金沢工業大学では学部4年次と大学院生を対象に「KITコーオプ教育プログラム」として実施しています。履修者は、大学院生の場合は大学院科目「コーオププログラム」の単位として認められます。また、大学院進学予定の学部4年次の場合は、卒業研究に相当する「プロジェクトデザインIII」の活動の一環とするか、大学院科目「コーオププログラム」にあてることができます。 大学と企業が共同して学生に社会実装型の教育実践フィールドを提供することが可能となるコーオプ教育プログラムを核として、「新たな産学協同のプラットフォーム」を形成し、これまでにない製品やサービスの創出を目指すほか、独自ブランド化を共に目指す人材育成システムの構築を目指します。

プログラムの特徴
●企業の社員として4カ月以上の長期間、勤務。
●業務内容について事前に大学と企業で打ち合わせを行い、学生の専門力を把握したうえで業務内容を決定
●企業担当者を実務家教員として招聘
●教育評価の上でも指導教員と連携した教育主導による教育評価を実施。事前学習の実施において企業との連携によりコーオプ教育プログラムの教育効果をさらに高める取り組みを実施
●学生の積極的なコーオプ教育プログラム参加を促すためのキャリア教育を通じた意識の醸成を行う
●正課・正課外で身につけた知識・スキルを活かして、企業での実践的な問題発見解決業務に従事することで、新しい価値を生み出せるイノベーション力を持つ「自ら考え行動する技術者」の育成を産学協同で実現

【株式会社別川製作所と「KITコーオプ教育プログラム」を実施した経緯】
金沢工業大学では2020年度、工学部情報工学科の松井くにお教授の研究室(専門:人工知能)が株式会社別川製作所 企画開発室と、約1年間にわたって共同研究を行い、AIおよびARを活用して工場設備の異常検知に役立てるAndroidアプリの研究開発に取り組みました。

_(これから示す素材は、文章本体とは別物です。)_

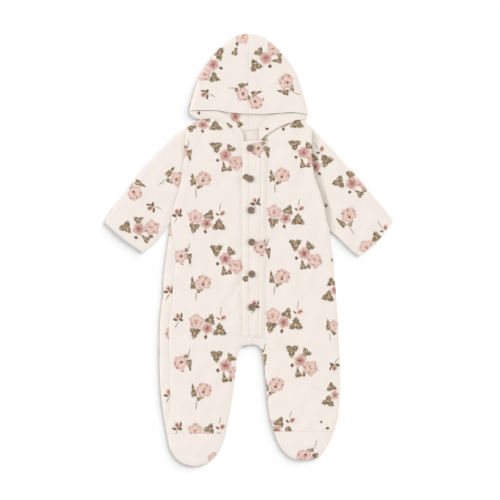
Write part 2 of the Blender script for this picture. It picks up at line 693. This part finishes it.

誰にも身近なスマホアプリの機能と株式会社別川製作所 企画開発室が展開するAI・IoTを駆使した分析機能を連携させ、新たな価値、サービスの創出の可能性を追究したもので、録音、解析、通知までをスマホ一台で完結。実用化への一歩を踏み出しています。この共同研究がきっかけとなり、金沢工業大学は株式会社別川製作所と2021年5月、「産学協同教育実施に関する協定書」を締結。2021年6月からKITコーオプ教育が始まりました。